In 2009, I saw P99 launch. P99 had massive success and I made the conscious decision to join them because I felt EQClassic was 'not going anywhere'. Around the same time, two other individuals wanted to 'betray' Yeahlight by releasing the source code. This was my first incident with drama in the community, and I got caught up in it to the point where I was losing sleep over the anxiety knowing that I caused harm to someone else.
In 2010, I had become a narcissist due to my involvement on P99. I had done small feats that no one else had done, relating to the classic wolves and skeletons via dll injection, and felt high upon my achivement. I ended up getting in a forum spat with Yeahlight in 2011, and that thread was nuked into oblivion. Years later, I would later apologize only to have him berate me for not understanding how he felt, and how self-focused I was on the fact that P99 had success not solely due to me.
In 2011, my ego had inflated to new highs, and Cast (a p99 player and forum dweller here) had started posting 'tranny porn' and gore on the P99 forums. Infuriated that someone would dare fuck with me online, I attempted a bit of 'doxxing', which led to my removal/ban from P99.
In early 2012, I released the EQMac windows hack, after realizing a binary from 2002 could be used to connect to the same server with minimal modifications.
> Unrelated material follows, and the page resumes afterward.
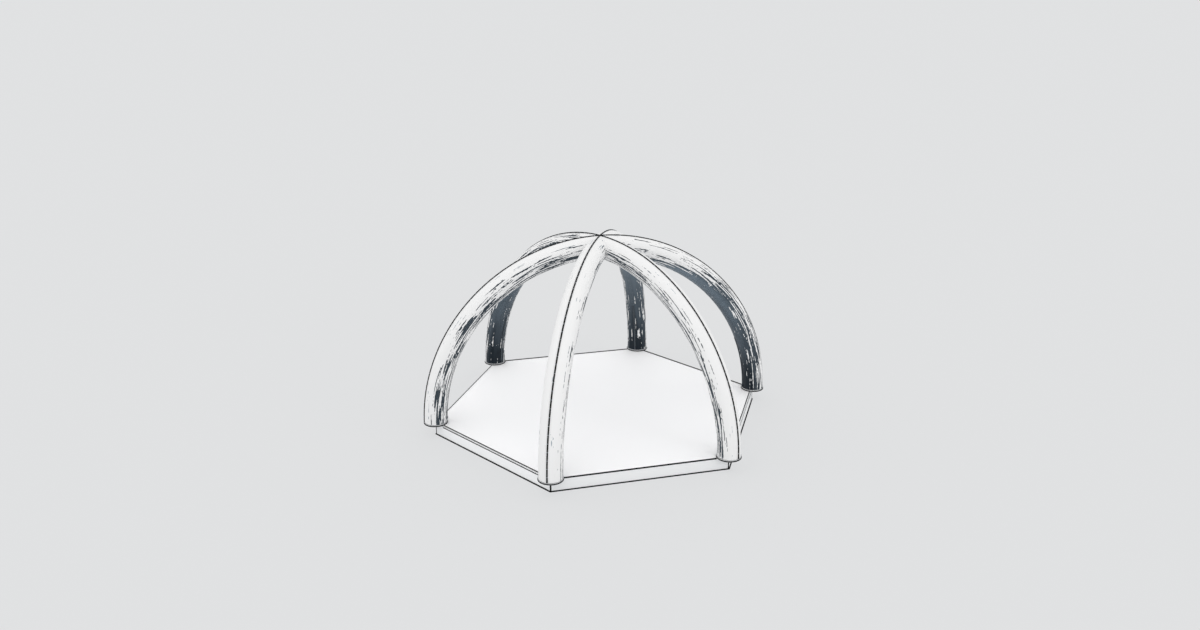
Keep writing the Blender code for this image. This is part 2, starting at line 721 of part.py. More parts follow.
def frame_mesh():
    """Welded rim, beams, corner posts, and a hub with its base plate."""
    carrier = add_object("frame", rim_mesh(), ALUMINIUM)
    post_spot, post_side = ARC_RADIUS - POST_INSET, POST_DIAMETER / 2 - WELD_DEPTH
    inner_beam = beam_mesh(HUB_DIAMETER / 2 - WELD_DEPTH, post_spot - post_side)
    outer_beam = beam_mesh(post_spot + post_side, ARC_RADIUS)
    post = post_mesh()
    for leg in range(SIDES):
        shape(carrier, "UNION", post, post_matrix(leg))
        for beam in (inner_beam, outer_beam):
            shape(carrier, "UNION", beam, Matrix.Rotation(leg * BAY, 4, "Z"))
    hub = cylinder("hub", HUB_DIAMETER, BASE_PLATE_THICKNESS / 2, FRAME_TOP, POST_FACETS)
    shape(carrier, "UNION", hub)
    plate = block("plate", (BASE_PLATE, BASE_PLATE), (0, 0), 0, BASE_PLATE_THICKNESS)
    shape(carrier, "UNION", plate)
    return take_mesh(carrier)


def levelling_foot_mesh():
    """Round pad with a collar, and the spindle that screws up into the post."""
    pad, spindle = PAD_DIAMETER / 2, SPINDLE_DIAMETER / 2
    profile = [(pad, 0), (pad, PAD_RIM), (COLLAR_DIAMETER / 2, PAD_HEIGHT)]
    profile += [(spindle, PAD_HEIGHT), (spindle, PAD_HEIGHT + SPINDLE_LENGTH)]
    return turned("levelling_foot", profile, POST_FACETS)


# Legs, with their origins at the dome centre, on the axis that the zip sliders swing about

sleeve_outer = sleeve_mesh("sleeve_outer", 0)
sleeve_inner = sleeve_mesh("sleeve_inner", math.pi)
spine_piping = piping_mesh()
access_zip = zip_mesh()
zip_slider = slider_mesh()
foot_cup = foot_cup_mesh()
levelling_foot = levelling_foot_mesh()

for leg, leg_name in enumerate(LEG_NAMES):
    place = leg_matrix(leg)
    outer = sleeve_outer.copy() if leg == VALVE_LEG else sleeve_outer
    add_object("sleeve_outer_" + leg_name, outer, WHITE_FABRIC, place)
    add_object("sleeve_inner_" + leg_name, sleeve_inner, DARK_FABRIC, place)
    add_object("spine_piping_" + leg_name, spine_piping, PIPING, place)
    add_object("access_zip_" + leg_name, access_zip, ZIP_NYLON, place)
    add_object("zip_slider_" + leg_name, zip_slider, SLIDER_METAL, place)
    stand = Matrix.Translation(corner(leg) + Vector((0, 0, SEAT_LEVEL)))
    turn = Matrix.Rotation(leg * BAY, 4, "Z")
    add_object("foot_cup_" + leg_name, foot_cup, CUP_PLASTIC, stand @ turn)
    add_object("levelling_foot_" + leg_name, levelling_foot, STEEL, post_matrix(leg))

# Air chamber and valve

seat = valve_frame()
chamber = add_object("air_chamber", bladder_mesh(), FILM, Matrix.Translation(DOME_CENTRE))
for pierced in (chamber, bpy.data.objects["sleeve_outer_" + LEG_NAMES[VALVE_LEG]]):
    hole = NECK_DIAMETER + 2 * NECK_FIT
    tool = cylinder("hole", hole, -NECK_LENGTH / 2, NECK_LENGTH / 2, VALVE_FACETS)
    shape(pierced, "DIFFERENCE", tool, seat)
add_object("inflation_valve_body", valve_body_mesh(), VALVE_PLASTIC, seat)
hinge_line = seat @ Matrix.Translation((0, HINGE_OFFSET, HINGE_LEVEL))
add_object("inflation_valve_cap", valve_cap_mesh(), VALVE_PLASTIC, hinge_line)
add_object("inflation_valve_plunger", valve_plunger_mesh(), VALVE_PLASTIC, seat)

# Podium

fascia = fascia_mesh(DECK_TOP)
low_fascia = fascia_mesh(LEDGE_LOW - SEAT)
edge_rail = edge_rail_mesh()
for side, side_name in enumerate(SIDE_NAMES):
    railed = side in RAIL_SIDES
    board = low_fascia if railed else fascia
    add_object("fascia_" + side_name, board, FASCIA_PAINT, side_matrix(side))
    if railed:
        add_object("edge_rail_" + side_name, edge_rail, RAIL_PAINT, side_matrix(side))
for panel, panel_name in enumerate(("right", "back", "left")):
    add_object("deck_panel_" + panel_name, deck_panel_mesh(panel), PLYWOOD)
add_object("floor_covering", covering_mesh(), COVER_VINYL)
add_object("podium_frame", frame_mesh(), ALUMINIUM)
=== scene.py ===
# %% [markdown]
# # Inflatable dome frame on a podium
# Six arched air tubes stand on the corners of a low hexagonal podium and meet over its middle.
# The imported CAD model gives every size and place. This lesson dresses it: fabric sleeves, welts,
# zips, cups and trims are modelled as meshes, and each surface gets a material made of nodes.

from math import asin, atan2, cos, pi, radians, sin, sqrt, tan, tau
from statistics import NormalDist

import bmesh
import bpy
import numpy as np
from mathutils import Matrix, Vector


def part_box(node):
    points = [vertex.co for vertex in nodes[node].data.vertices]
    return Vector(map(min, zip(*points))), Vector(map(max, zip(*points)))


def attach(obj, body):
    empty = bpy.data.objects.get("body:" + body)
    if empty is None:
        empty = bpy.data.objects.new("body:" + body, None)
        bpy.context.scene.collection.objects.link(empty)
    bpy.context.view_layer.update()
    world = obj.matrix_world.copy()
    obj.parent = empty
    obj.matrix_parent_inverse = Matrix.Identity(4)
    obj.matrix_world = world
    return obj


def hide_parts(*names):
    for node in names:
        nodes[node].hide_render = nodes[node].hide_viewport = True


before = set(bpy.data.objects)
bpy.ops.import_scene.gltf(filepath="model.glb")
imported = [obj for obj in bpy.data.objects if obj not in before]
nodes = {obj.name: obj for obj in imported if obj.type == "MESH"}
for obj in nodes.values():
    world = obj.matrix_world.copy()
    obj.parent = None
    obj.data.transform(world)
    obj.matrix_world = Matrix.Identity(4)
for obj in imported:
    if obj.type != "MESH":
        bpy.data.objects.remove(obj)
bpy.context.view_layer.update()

# %% [markdown]
# ## Sizes read from the frame
# The front leg stands at -Y, so its boxes give the radius of the arch, the thickness of the tube
# and the height of the floor. The other legs are the same leg, turned.

# %% Sizes from the front leg
LEGS = ("front", "right", "back_right", "back", "back_left", "left")
SIDES = ("front_right", "right", "back_right", "back_left", "left", "front_left")
RAILED = ("right", "front_left")
BAY = tau / len(LEGS)
HALF_BAY = BAY / 2

outer_low, outer_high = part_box("sleeve_outer_front")
TUBE = outer_high.x
ARCH = -outer_low.y - TUBE
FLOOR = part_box("floor_covering")[1].z
# Pieces that rest on one another are this far apart in the CAD
SEATED = .0004
cup_low, cup_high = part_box("foot_cup_front")
CUP_CENTRE = -(cup_low.y + cup_high.y) / 2
print(f"arch {ARCH:.3f} m, tube radius {TUBE:.3f} m, floor at {FLOOR:.3f} m")


# %% [markdown]
# ## Colours and nodes
# Colours are written as sRGB hex codes and turned to the linear values that Blender's shaders
# expect. One helper adds a node with its settings and links.

# %% Colour and node helpers
def linear(code):
    """Linear colour of an sRGB hex code."""
    parts = [int(code[i : i + 2], 16) / 255 for i in (1, 3, 5)]
    return (*[c / 12.92 if c <= 0.04045 else ((c + 0.055) / 1.055) ** 2.4 for c in parts], 1)


def add(tree, kind, inputs=(), **settings):
    """Adds a shader node. Its inputs are a row in order, or a dict by number or name. Each is a
    value, a socket or a node whose first output is linked."""
    made = tree.nodes.new("ShaderNode" + kind)
    for name, value in settings.items():
        setattr(made, name, value)
    for name, value in inputs.items() if isinstance(inputs, dict) else enumerate(inputs):
        if isinstance(value, bpy.types.Node):
            value = value.outputs[0]
        if isinstance(value, bpy.types.NodeSocket):
            tree.links.new(value, made.inputs[name])
        else:
            made.inputs[name].default_value = value
    return made


def new_material(name, **values):
    """A material with its Principled shader, whose plain values are set on its own sockets."""
    made = bpy.data.materials.new(name)
    made.use_nodes = True
    shader = made.node_tree.nodes["Principled BSDF"]
    for key, value in values.items():
        shader.inputs[key.replace("_", " ")].default_value = value
    return made, made.node_tree, shader


# %% [markdown]
# ## Sleeve fabric
# The sleeves are PVC-coated polyester: a plain weave under a smooth skin, with a soft gloss. The
# outward half is white and the inward half slate, and a dry-brush print of long dashes joins the
# two. It is noise stretched along the leg, in three layers: streaks, the breaks in them and the
# larger clumps of a worn brush. The print is dark where their sum is above a level, which is kept
# on the mesh's points. The sum is close to a normal distribution, so each level follows from the
# share of dark wanted there. That share differs from leg to leg, so besides the print it paints
# shade and light; and the solid slate is painted lighter upwards, a painted reflection of the
# pale floor.

# %% Dry-brush print
WHITE, GREY_DASH, THREAD = "#E5E5E5", "#8E9AA3", "#8B949B"
# Solid slate turns from the low tone to the high one between two heights: a painted reflection of
# the pale floor
SLATE_LOW, SLATE_HIGH, REFLECTION_HEIGHTS, DASH_FADE = "#0F1A23", "#6A7782", (.4, 3.), .2
NOISE_MEAN, NOISE_SPREAD, LEAST_SHARE = .4995, .104, .003
SOLID_LEVELS, LONE_LEVELS = (.49, .35), (.67, .73)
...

Impressed by Rogean and I's collective ability to put it together and make it work, I released it to the public on the FOH forums, not understanding what damage it could do. MQ2 developer eqmule later updated the hack after Todd Schmidt had tried to patch the loophole. About a year later, EQMac was sunset. I realized my actions had consequences and contributed to making TAKProject, the first EQMac emulator by spending about 3 weeks rewriting the emu netcode, so that its players could continue on.
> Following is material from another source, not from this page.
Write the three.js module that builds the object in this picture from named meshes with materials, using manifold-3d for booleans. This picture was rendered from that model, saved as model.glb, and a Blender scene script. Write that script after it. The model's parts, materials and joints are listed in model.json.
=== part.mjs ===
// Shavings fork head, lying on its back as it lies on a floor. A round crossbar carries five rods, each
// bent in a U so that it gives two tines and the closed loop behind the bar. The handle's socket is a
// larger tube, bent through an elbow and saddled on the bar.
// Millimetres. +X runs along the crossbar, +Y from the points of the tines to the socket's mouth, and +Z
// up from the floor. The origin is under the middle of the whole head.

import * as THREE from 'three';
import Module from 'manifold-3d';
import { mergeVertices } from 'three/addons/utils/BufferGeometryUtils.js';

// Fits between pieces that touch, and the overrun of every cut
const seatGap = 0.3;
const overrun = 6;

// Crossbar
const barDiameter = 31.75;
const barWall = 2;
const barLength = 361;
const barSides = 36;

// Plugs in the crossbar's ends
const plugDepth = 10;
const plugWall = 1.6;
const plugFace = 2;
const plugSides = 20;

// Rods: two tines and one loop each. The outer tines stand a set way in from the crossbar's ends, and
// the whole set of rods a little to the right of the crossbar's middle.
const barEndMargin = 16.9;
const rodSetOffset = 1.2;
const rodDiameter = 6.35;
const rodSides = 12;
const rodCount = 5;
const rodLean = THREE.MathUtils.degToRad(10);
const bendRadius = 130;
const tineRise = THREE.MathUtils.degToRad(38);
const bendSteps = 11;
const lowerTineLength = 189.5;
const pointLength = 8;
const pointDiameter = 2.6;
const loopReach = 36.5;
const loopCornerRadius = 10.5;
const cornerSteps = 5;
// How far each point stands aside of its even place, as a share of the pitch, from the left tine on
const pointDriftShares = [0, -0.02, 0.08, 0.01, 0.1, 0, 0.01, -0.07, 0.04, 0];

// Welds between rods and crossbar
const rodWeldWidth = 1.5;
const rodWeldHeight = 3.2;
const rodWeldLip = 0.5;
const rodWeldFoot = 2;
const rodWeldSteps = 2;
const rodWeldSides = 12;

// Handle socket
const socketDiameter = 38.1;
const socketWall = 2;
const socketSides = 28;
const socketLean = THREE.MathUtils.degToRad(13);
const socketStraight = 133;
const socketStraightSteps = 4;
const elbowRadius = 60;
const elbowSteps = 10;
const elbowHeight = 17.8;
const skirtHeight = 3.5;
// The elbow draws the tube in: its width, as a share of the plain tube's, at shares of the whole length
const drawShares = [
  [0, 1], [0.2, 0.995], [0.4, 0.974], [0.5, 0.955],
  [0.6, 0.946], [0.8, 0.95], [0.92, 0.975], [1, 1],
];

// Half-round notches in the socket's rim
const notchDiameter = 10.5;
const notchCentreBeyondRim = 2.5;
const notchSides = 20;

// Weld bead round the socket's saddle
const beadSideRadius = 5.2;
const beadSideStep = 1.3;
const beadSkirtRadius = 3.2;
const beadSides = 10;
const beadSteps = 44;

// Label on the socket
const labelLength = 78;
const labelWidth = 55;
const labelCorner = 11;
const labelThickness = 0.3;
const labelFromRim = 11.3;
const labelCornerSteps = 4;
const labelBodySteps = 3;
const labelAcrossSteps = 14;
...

In 2013, I applied to work at SOE on the EQ2 team and was rejected. Being rejected took my ego and crushed it. I spent my time doing a whole lot of nothing, and trying to figure out why that was the case, even though it's very obvious as to why today that was the case. I spent time looking for local retail jobs, feeling like I could never contribute to anything ever again. I also spent a ton of time in private servers, which were almost always using stolen code or binary files to run pirated copies of games with slight or major modifications. Contract that to EQEmulator, which was clean room emulation. I was an adult and needed an income source, but I also refused to take money except for contributions I made myself, so this was a time where I didn't make much money and collected supplemental security income.
In 2014, I was horribly depressed. Seeing the collapse of EQNext and realizing Dave Georgeson sold the world snake oil made me feel like I dodged a bullet, but also made me wonder why I was obsessed with working on a games company to begin with. I met a few industry folks around this time, shared my experience and bonded with them.
In 2015, I was offered a job by one of them, working on one of the games my autism attached to, but as a CSR: All Points Bulletin. From there, I joined the games industry, all while keeping up with pet projects that I'd work on in private. Before too long, the agreement between Daybreak and P99 was made, and it was something I was incredibly happy to see happen. I spent almost my entire time learning and continuing to tinker, got moved over to Hawken's console port as an engineer, shipped my first game, and I can't really tell you more than that without breaking confidential agreements.
Fast-forward to 2021, and I'm still making games... but I am now mentoring younger engineers that are entry level, mentoring hobbyists that have yet to come into the industry, and recounting my experiences over and over so the same mistakes aren't made, all while keeping with me a lifetime full of memories that remind me why I am making games and why I enjoy playing them.
Also I may have hacked a few guild websites on TLPs that pissed me off now and again. Sorry about that. I always struggle with my temper when I get competitive in games. I think that's why I've moved to FFXIV. Less opportunity to have to yell at people. I'm now 30. I tried the EQ TLP and there's so many people who haven't grown past the fact that being the best at EQ isn't the point of the game. The moment I tried to form a raid in FxIV and couldn't, for a target that was up and available to kill, that's when I realized the game isn't for me anymore.
That being said, gmes changed my life. I'm making more than anyone in my family ever dreamed of making. Even at my best, even at my worst, I still have the memories. The fact that I have had the incredible privilege of meeting and interacting with people of all backgrounds is more than enough to want to keep going. I almost killed myself in 2014, but kept going on the hope that maybe there's some new idea, or something to tinker with that I could look at. I taught myself assembly in a few weeks that year. I've had people tell me i'm doing crazy stuff. It doesn't always translate to money, but that doesn't matter to me. What matters is that others down the road get the same beneficial experience I did with games and its industry.
I felt so many different emotions playing, creating, interacting with, talking to, any sort of verb really, with the people who play, develop, socialize and learn on these games. EQ was a big part of that, even if it wasn't 989/Verant/SOE/Daybreak's rendition of EQ.
My mom said I'd never get ANYWHERE playing these games. But I did.
I'm off to tighten up the graphics on level 3.